The Luokou Yellow River Railway Bridge (泺口黄河铁路桥 (Luòkǒu Huánghé Tiělù Qiáo)) is a railway bridge across the Yellow River in Jinan, Shandong, China, built in the early 20th century. The bridge represented a major engineering achievement that was unique in the region at the time. The bridge was of great strategic importance during the first half of the 20th century and was repeatedly damaged and repaired as a result.

==Structure==
The bridge has 11 pillars and 12 spans with a total length of 1255.2 m and a width 9.4 m.

==History==
The bridge was a conceived as a key infrastructure element for the Tianjin-Pukou Railway. On January 13, 1908, the Qing government signed the "Tianjin Pukou Railway Loan Agreement". Work on the railway was split between German and British companies. The Luokou Yellow River Railway Bridge was part of the German portion that ran from Tianjin to Hanzhuang in Shandong and had a length of 626 km. The site of the bridge was selected after careful exploration and was placed at a site where the course of the Yellow river was constrained by Que Hill to the north and an existing dam to the south.

The bridge was built by MAN (M.A.N.-Werk Gustavsburg bei Mainz), with the contract being signed on August 12, 1908, and the groundbreaking ceremony held on October 15 in the same year. Construction work began in July 1909 and was completed on November 16, 1912, when the official opening ceremony was held. The total construction cost for the bridge was 11.66 million German marks.

In 1928, during the Northern Expedition, the local warlord Zhang Zongchang, an ally of the Manchurian warlord Zhang Zuolin, tried to halt the Kuomintang forces by detonating explosives at the 8th pillar. The pillar was damaged over a length of 3.8 m, but the bridge was repaired within eight months. In 1930, during the Central Plains War the bridge was again damaged by artillery fire exchanged between the troops of Chiang Kai-shek on one side and the troops of Yan Xishan and Feng Yuxiang on the other. The artillery shells damaged many steel beams. In 1931, the Jin-Pu Railway Administration repaired the bridge at a total cost of 26,700 yuan. In November 1937, the bridge was severely damaged again by explosives when the Kuomintang governor Han Fuju tried to halt the advance of the Japanese troops after evacuating his own forces south of the Yellow River. When the Japanese forces attacked the northern bridge head, more than 50 villagers that lived around Que Hill were killed (鹊山惨案 (Quèshān Cǎn'àn, Que-Hill Tragedy)). In January 1938, the repair work on bridge was undertaken by a Japanese car company.
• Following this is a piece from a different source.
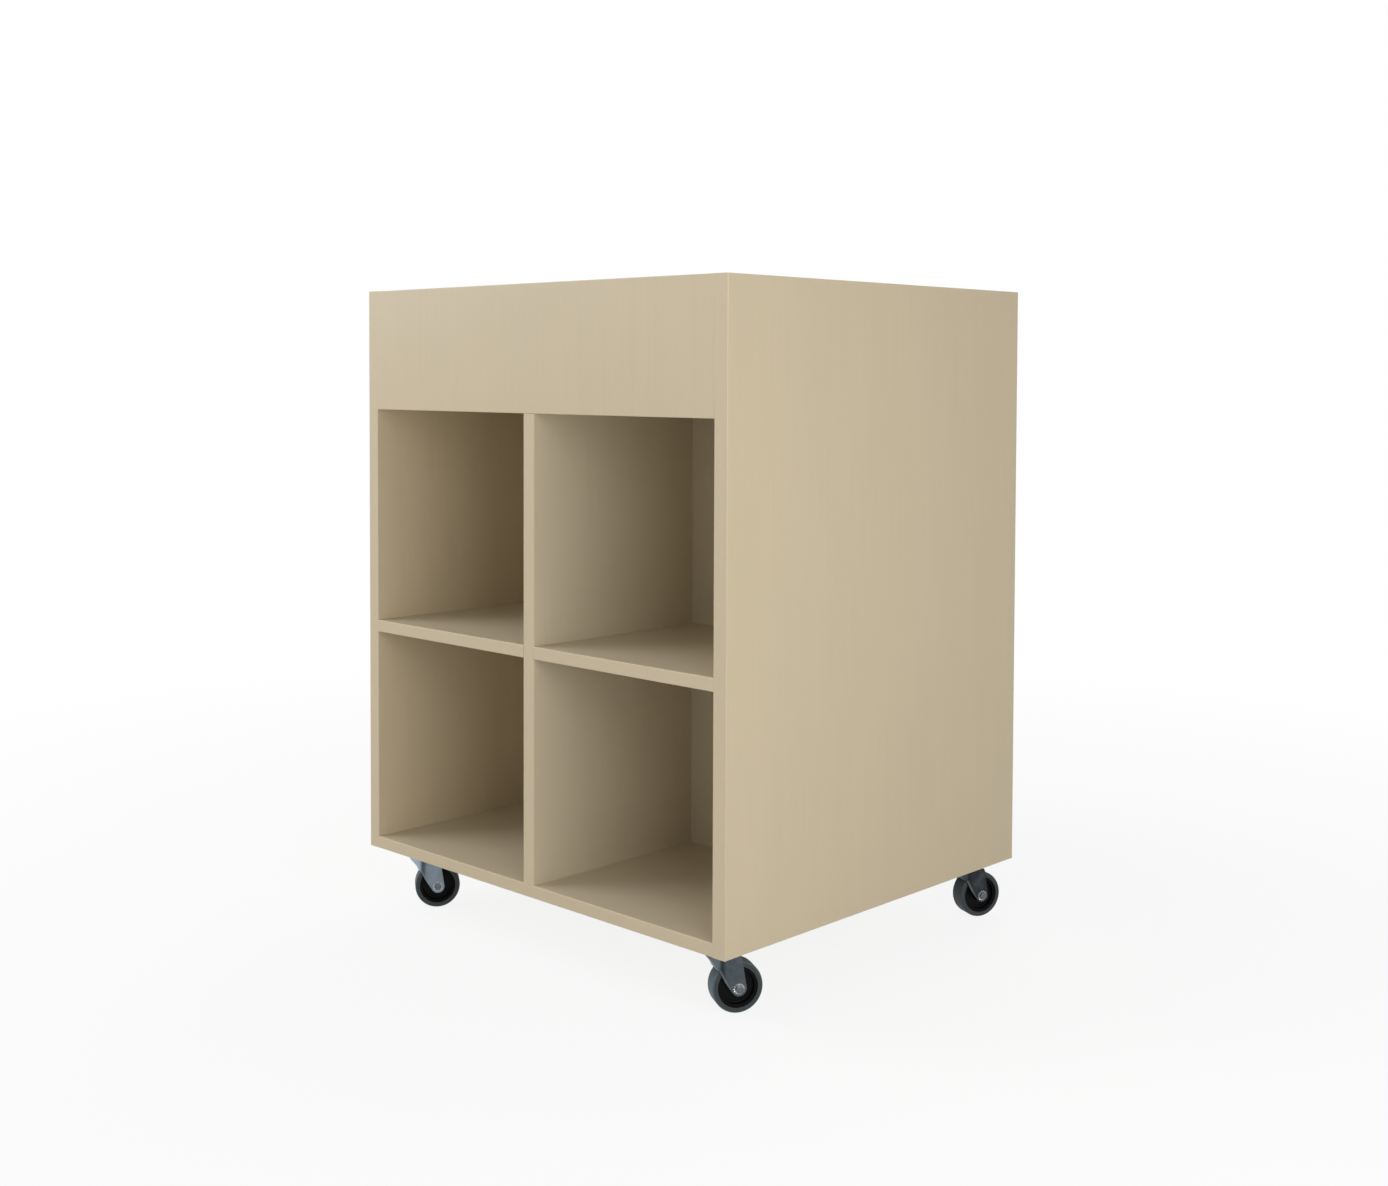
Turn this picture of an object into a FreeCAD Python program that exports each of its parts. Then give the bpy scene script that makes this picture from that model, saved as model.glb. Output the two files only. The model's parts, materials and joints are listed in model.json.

The work lasted for six months, cost a total of 3.76 million yuan, and involved 4,000 t of steel. The last time the bridge was damaged in fighting was in February 1949, during Chinese Civil War, when Kuomintang aircraft fired on the bridge and inflicted minor damage that was easily repaired.

The bridge was in danger again during the 1958 Yellow River flood, when Premier Zhou Enlai rushed to Jinan on August 6 to spur on the defense of the bridge. In 1959, a major overhaul of the bridge was undertaken. During the second half of the twentieth century the Beijing–Shanghai railway was gradually duplicated and options for duplication of the tracks at the Yellow River began to be considered in 1958. Although the bridge had originally been designed for two tracks, it was not considered structurally sound to support two tracks. A new bridge, the Caojiaquan Yellow River Bridge to carry the Beijing–Shanghai railway, was completed on 39 June 1976. On 21 April 1991, the bridge was closed for passenger trains, because of the dangers posed by silt that had built up around it. However, in the following year (1992) it was decided to build a new railway line between Jinan and Handan and to investigate further use of the Luokou Yellow River Railway Bridge. As a result, work on reinforcing the bridge began in 1998 and the bridge was again opened to traffic on May 31, 2000.